Wednesday, December 14, 2022

JFK --> SAN

Made our way through some serious weather on our way back to California for the end of the year.

Tuesday, December 13, 2022

Trunk-ated

Our semester is over, and I'm heeding the call not to penalize students for learning losses they were not responsible for in grading. But I also don't want to pretend that all is well, that they weren't deprived of the valuable capstones and syntheses that happen at the end of a seminar class. So I've sent my two classes a version of this message:

Our class is ended but not over. Not just because we didn't get to do all we were planning to do, but because no class ever really ends if the subject matters to you - and if the relationships you formed in it last. Folks in my classes often turn up the next semester or year (or even later!) to bring me up to date on what they're thinking and doing, often with work which grew from seeds planted in the class we experienced together.
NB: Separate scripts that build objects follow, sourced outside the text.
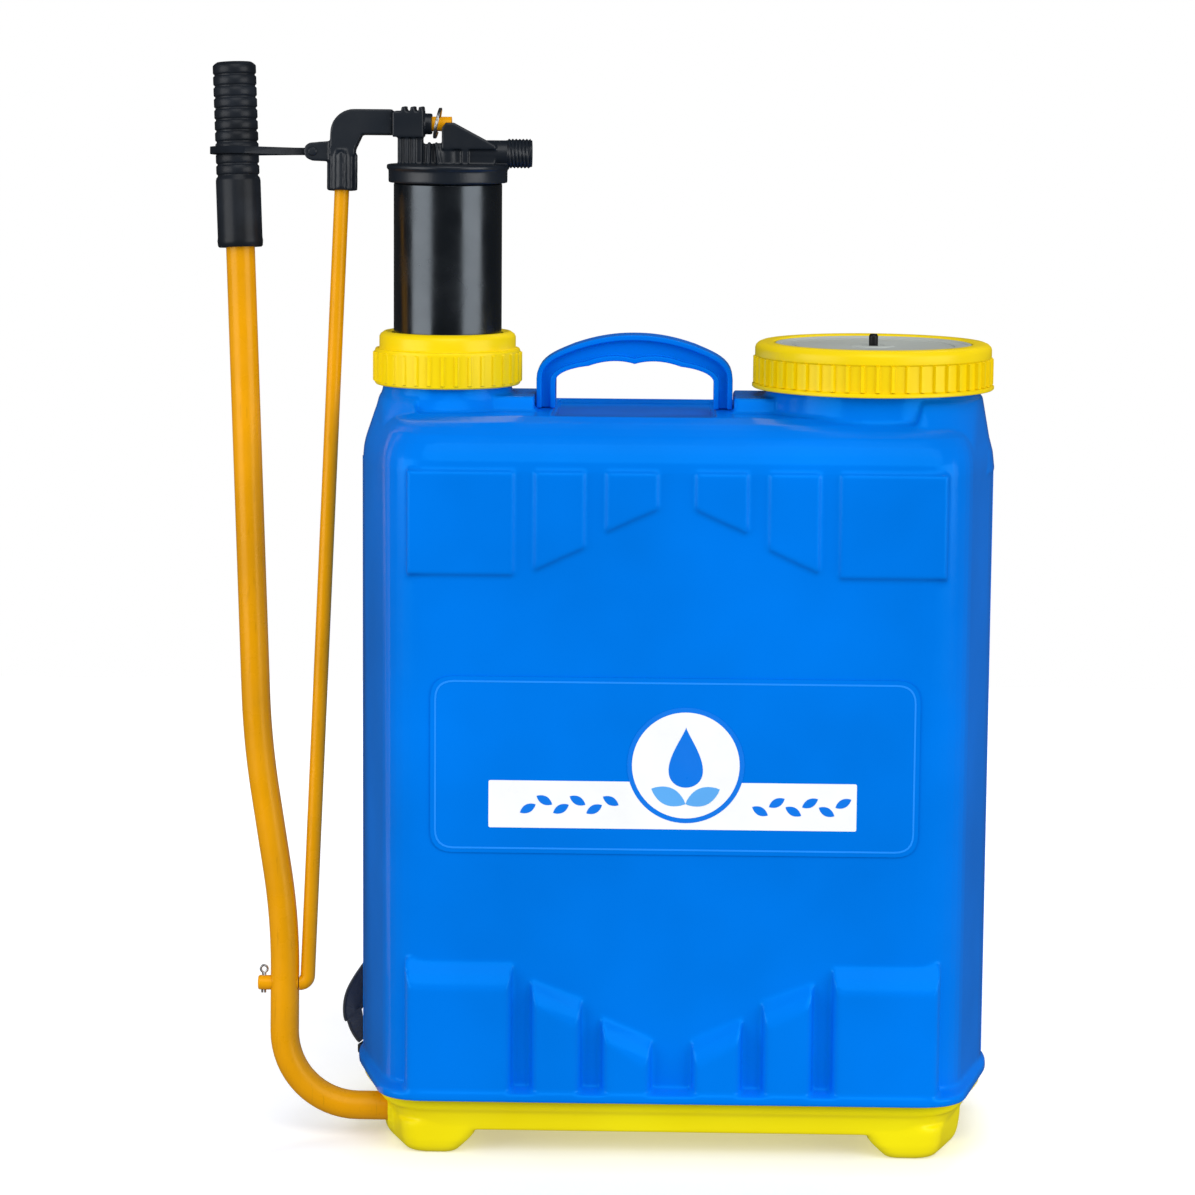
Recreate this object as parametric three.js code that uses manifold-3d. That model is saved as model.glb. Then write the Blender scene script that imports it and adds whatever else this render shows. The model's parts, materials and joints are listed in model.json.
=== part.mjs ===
// Knapsack sprayer with a side lever: a blow-moulded tank on a moulded base, a piston pump whose air chamber
// rises and falls in the tank's left neck, and a wide screwed filler lid on the right.
// Millimetres. X to the right, Y from the front to the wearer's back, Z up from the floor.
// Sizes below are measured from the tank's own middle; the finished group is moved to centre its box.

import * as THREE from 'three';
import { mergeVertices } from 'three/addons/utils/BufferGeometryUtils.js';
import Module from 'manifold-3d';

const wasm = await Module();
wasm.setup();

// ------------------------------------------------------------------ driving dimensions

const GAP = 0.3; // between pieces that touch
const CENTRING = { x: 46.5, y: -11.75 }; // moves the whole group so that its box is centred on the origin

const TANK = {
  bottom: 38,
  flangeTop: 46,
  straightTop: 430,
  shoulder: 461,
  wall: 3,
  body: { middle: 202.4, front: 174, depth: 92 }, // half widths at mid depth and at the front, half depth
  flange: { middle: 205, front: 178, depth: 97 },
  cornerReach: 24, // how far each plan corner is rounded along its sides
  cornerSteps: 3,
};

// Inset of the tank's plan as the shoulder closes over: height, then what each half size loses.
const SHOULDER_RINGS = [
  { z: 441, middle: 1.5, front: 1, depth: 3 },
  { z: 451, middle: 5, front: 4, depth: 10 },
  { z: 458, middle: 8, front: 9, depth: 21 },
  { z: TANK.shoulder, middle: 12, front: 16, depth: 32 },
];

const PUMP = { x: -145.7, neck: 40.5, bore: 37.2, rim: 486 };
const FILLER = { x: 122.4, neck: 67, bore: 62, rim: 489 };
const DECKS = [{ from: -120, to: -89.6 }, { from: 34.6, to: 80 }];
const DECK = { top: 470, halfDepth: 34, slope: 5 };
// The corner facets that rise to each neck: where they start, and the arc of the neck that they meet.
const CORNER_FACETS = [
  { side: -1, from: 158, axis: -145.7, radius: 43, top: 468 },
  { side: 1, from: 136, axis: 122.4, radius: 69, top: 471 },
];
const PLATFORM = { x: -27.5, halfWidth: 50, halfDepth: 56, depth: 3.5 };

// Raised panels low on the front: inner and outer half widths, top at the outer side, fall towards the middle.
const FRONT_PANELS = [
  { inner: 98.7, outer: 165.6, top: 126, fall: 0 },
  { inner: 55.6, outer: 87.3, top: 116, fall: 12 },
  { inner: 12.2, outer: 43.6, top: 93, fall: 14 },
];
const PANEL = { proud: 9, topBevel: 15, sideBevel: 2.5 };

const BASE = {
  top: TANK.bottom - GAP,
  rimBottom: 30.5,
  skirtBottom: 16,
  wall: 3,
  rim: { middle: 199, front: 171, depth: 91 },
  skirt: { middle: 197, front: 169, depth: 89 },
  foot: { inner: 120, outerNear: 165, outerFar: 180, front: 86, back: 31, slope: 11, round: 8 },
};

const BASE_SCREW = { x: 100, y: 45, shank: 2, head: 4.2, headHeight: 3, reach: 12, boss: 7 };

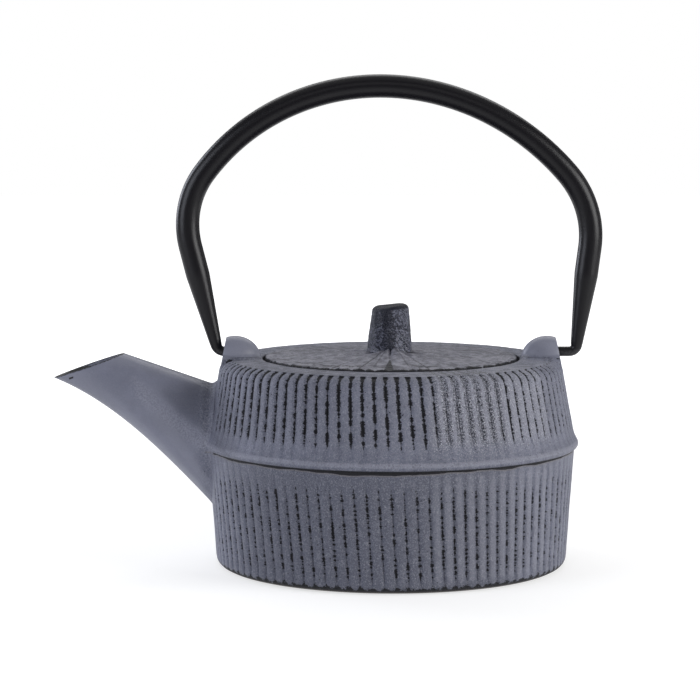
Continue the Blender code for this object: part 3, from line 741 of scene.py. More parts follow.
def rib_strip(rib_count, lean):
    """The strip of wall that one rib covers, groove to groove, before its grooves are cut."""
    across = (-0.5, -0.43, -0.34, -0.18, 0.0, 0.18, 0.34, 0.43, 0.5)
    rows = pot_rows()
    points, faces, fold, depth, shape = [], [], [], [], []
    width = len(across)
    for r, z, cut, power in rows:
        shift = FRONT + (LEAN_HEIGHT - z) * lean * MM
        for part in across:
            angle = shift + part * TAU / rib_count
            points.append((r * math.cos(angle) * MM, r * math.sin(angle) * MM, z * MM))
            fold.append(abs(part) * 2.0)
            depth.append(cut)
            shape.append(power)
    for row in range(len(rows) - 1):
        for column in range(width - 1):
            first = row * width + column
            faces.append((first, first + 1, first + width + 1, first + width))
    mesh = bpy.data.meshes.new("rib_strip")
    mesh.from_pydata(points, [], faces)
    for label, values in (("fold", fold), ("depth", depth), ("shape", shape)):
        mesh.attributes.new(label, "FLOAT", "POINT").data.foreach_set("value", values)
    return mesh


def ribbed_wall(pot, paint):
    """Geometry nodes: one rib strip goes round the axis, then its grooves are cut."""
    g = Recipe("Ribbed wall", {
        "Rib Count": pot.rib_count, "Rib Depth": pot.rib_depth,
        "Unevenness": pot.unevenness, "Seed": 4, "Finish": paint,
    })
    count = g.given("Rib Count")
    spots = g.add("GeometryNodeMeshLine", None, {"Count": count, "Offset": (0.0, 0.0, 0.0)})
    number = g.add("GeometryNodeInputIndex")
    spin = g.add("ShaderNodeCombineXYZ", None, {2: number / count * TAU})
    placed = {"Points": spots, "Instance": g.given(), "Rotation": spin}
    wall = g.add("GeometryNodeInstanceOnPoints", None, placed)
    wall = g.add("GeometryNodeRealizeInstances", None, {0: wall})
    wall = g.add("GeometryNodeMergeByDistance", None, {0: wall, "Distance": 2e-6})

    def stored(label):
        return g.add("GeometryNodeInputNamedAttribute", {"data_type": "FLOAT"}, {"Name": label})

    place = g.add("GeometryNodeInputPosition")
    x = g.add("ShaderNodeSeparateXYZ", None, {0: place})
    y = x.also("Y")
    z = x.also("Z")
    half_width, half_height = CLEARING_HALF_WIDTH * MM, CLEARING_HALF_HEIGHT * MM
    oval = g.math("SQRT", (y / half_width) ** 2.0 + ((z - CLEARING_MIDDLE * MM) / half_height) ** 2.0)
    ribbed = g.larger(g.between(oval, 1.0, 1.2), g.between(x, -0.040, -0.030))
    cut = stored("depth") * stored("fold") ** stored("shape") * ribbed * g.given("Rib Depth") * -1.0
    normal = g.add("GeometryNodeInputNormal")
    wall = g.add("GeometryNodeSetPosition", None, {0: wall, "Offset": g.scaled(normal, cut)})

    drift = g.vector("ADD", place, g.add("ShaderNodeCombineXYZ", None, {0: g.given("Seed") * 1.0}))
    rough = (g.noise(drift, 420.0, 2.0) - 0.5) * 0.5 + (g.noise(drift, 70.0, 2.0) - 0.5) * 1.0
    lift = rough * g.given("Unevenness") * g.between(z, 0.0002, 0.0015)
    wall = g.add("GeometryNodeSetPosition", None, {0: wall, "Offset": g.scaled(normal, lift)})
    return g.grow("pot_body_looks", wall, rib_strip(pot.rib_count, pot.rib_lean))


def wall_radius(z):
    """Outside radius of the pot's wall at heights z."""
    lower = np.clip((z - BASE_ROUNDING) / (LOWER_TOP - BASE_ROUNDING), 0.0, 1.0)
    upper = np.clip((z - UPPER_FOOT) / (UPPER_TOP - UPPER_FOOT), 0.0, 1.0)
    low = BASE_RADIUS + (LOWER_TOP_RADIUS - BASE_RADIUS) * lower
    high = UPPER_FOOT_RADIUS + (SHOULDER_RADIUS - UPPER_FOOT_RADIUS) * upper
    return np.where(z < SEAM_HEIGHT + 1.0, low, high)


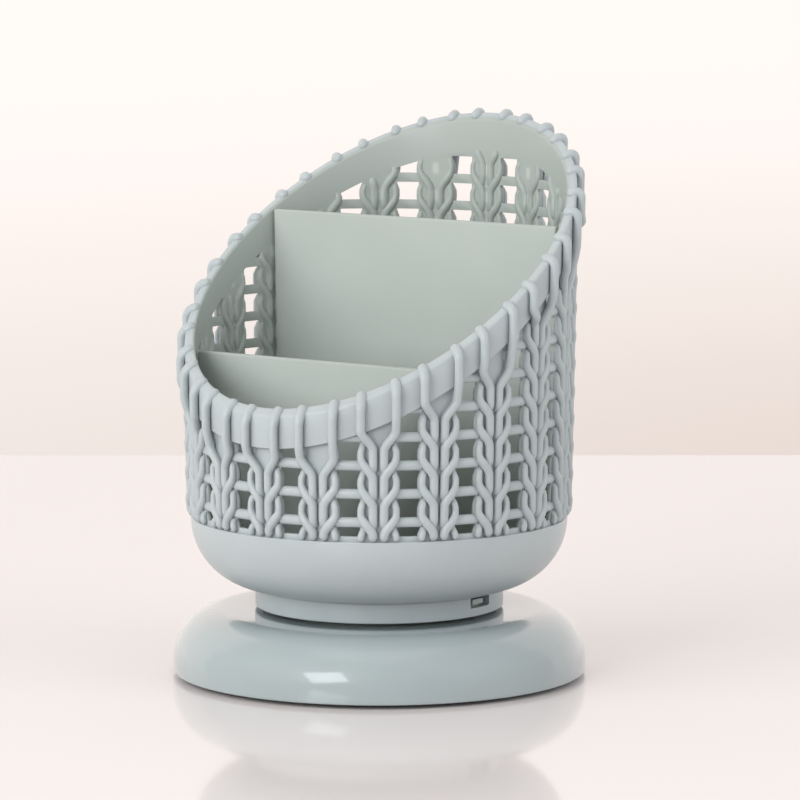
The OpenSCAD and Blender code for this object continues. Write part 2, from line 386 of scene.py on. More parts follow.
def knit_paint(graph, place):
    """Paint of the knit wall: plain outside, a painted shade inside, darker and a little greener.

    The web in the middle of a knit column is thin, and once in every row it gets a painted light, paler,
    as if light showed through it.
    """
    x, y, z = graph.split(place)
    # Mask of the outer faces; the inner ones get a painted shade
    outside = graph.ease(wall_depth(graph, place), INSIDE_UP_TO, OUTSIDE_FROM)
    column = graph.math("ARCTAN2", x, -y) * (COLUMNS / FULL_TURN)
    beside = graph.absolute(column - graph.floor(column + 0.5)) * COLUMN_PITCH
    row = (z - FIRST_STITCH) / ROW_PITCH
    rows = graph.cosine((row - 0.45) * FULL_TURN) * 0.5 + 0.5
    # Where the painted light falls on the web, once in every row
    web = graph.ease(beside, 0.2 * MM, 1.4 * MM, 1.0, 0.0) * graph.ease(rows, 0.4, 0.9)
    clouds = noise(graph, place, CLOUD_SCALE, 3.0)
    skin = noise(graph, place, GRAIN_SCALE, 3.0, 0.6)
    # Inner faces: painted shade, with painted light on the web
    inner = graph.blend(web * 0.4, SAGE_PAINTED_SHADE_INSIDE, PAINTED_WEB_LIGHT)
    outer = graph.blend(graph.ease(clouds, 0.35, 0.65), SAGE, SAGE_SHADE)
    return {
        "Base Color": graph.blend(outside, inner, outer),
        "Roughness": 0.38 + (clouds - 0.5) * 0.10 + (skin - 0.5) * 0.06,
        "Normal": bump(graph, skin, SKIN_DEPTH),
    }


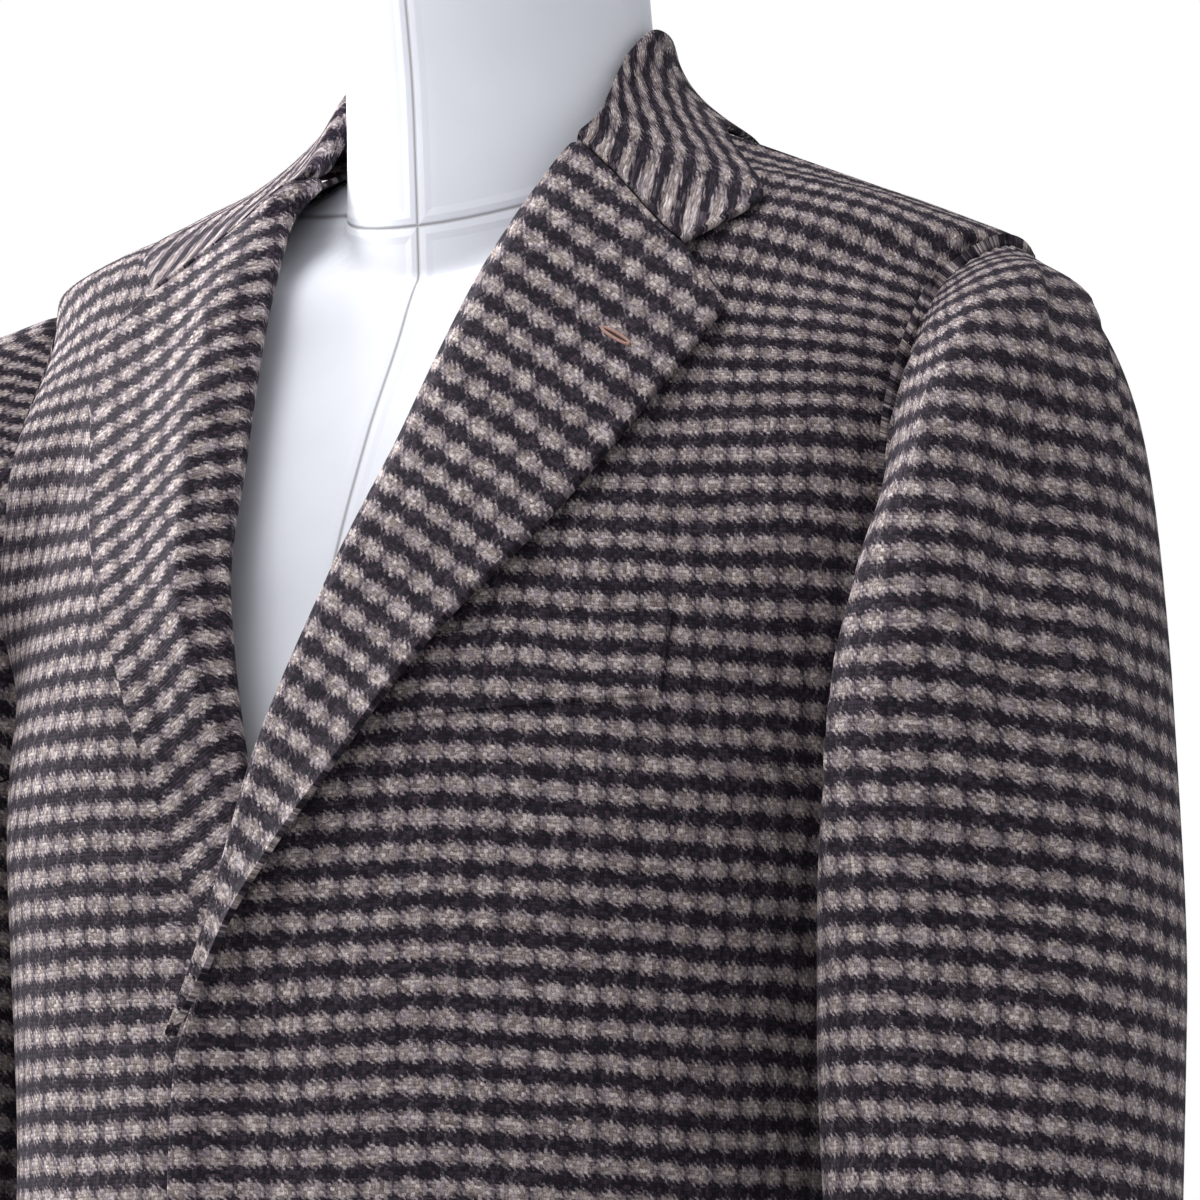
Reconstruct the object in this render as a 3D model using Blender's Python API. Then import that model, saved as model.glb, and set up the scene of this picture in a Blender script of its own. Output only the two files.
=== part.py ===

And I'm always hearing about friendships that started in classes. I think we planted enough seeds that that'll happen for us too. 

If there's any work or reflection you'd like to share with me now, I'd love to see it. But I'd love to see it later, too, whenever the time is right. (Ours isn't a subject that's going away.) None is required for completion of the course, or for a good grade in it. 

This is the version for the students in the first year seminar "Religion and the Anthropocene," who'll have to wait until next semester to learn how satisfying an end of semester full of final presentations and performances and reflections can be. I dropped "Ours isn't a subject that's going away" from the message to the students in "Religion of Trees," who instead got a photo (which you've seen before).

I'm pasting in a picture that could be a hopeful representation of what this semester might turn out to have been. It's a redwood I saw on a walk up Volcan Mountain in San Diego a few years ago.

Both ended:

Hope to see you in the new year. Don't be strangers!

Monday, December 12, 2022

Lady bug

So why do I love The New School so much? Because of things like this senior project by a student I know well. It describes itself as a performance seeking to explore the idea that religion, science, magic, and technology are all terms for the same thing—each their own language explaining the same phenomenon. I wasn't able to attend but was happy to bump into another student (at the Occupation of the University Center) who was, and they told me all about it excitedly. It apparently involved a large yellow-green blob giving a sort of lecture with powerpoint slides on the subject of parthenogenesis from the Virgin Mary to Ada Lovelace to ladybugs. I've asked for a video!

Sunday, December 11, 2022

Just beginning

An agreement was reached late last night, and the university leadership is urging everyone to resume where we left off. But it's going to be a bit longer and rather harder than that. For one thing, a group of students who had been supporting the part-time faculty throughout the bargaining occupied our main building on Thursday, and have no intention of leaving. "This is just the beginning!" They have demands of their own, concerning immediate matters like grading (As for all this semester) and tuition (refund for part of this semester, freeze going forward) as well as larger structural reforms. They don't just demand that current leadership be removed (as many faculty also demand); they've heard The New School started without an administration and are calling for us to become a participatory community without one again, the "non-administrative NEW School"!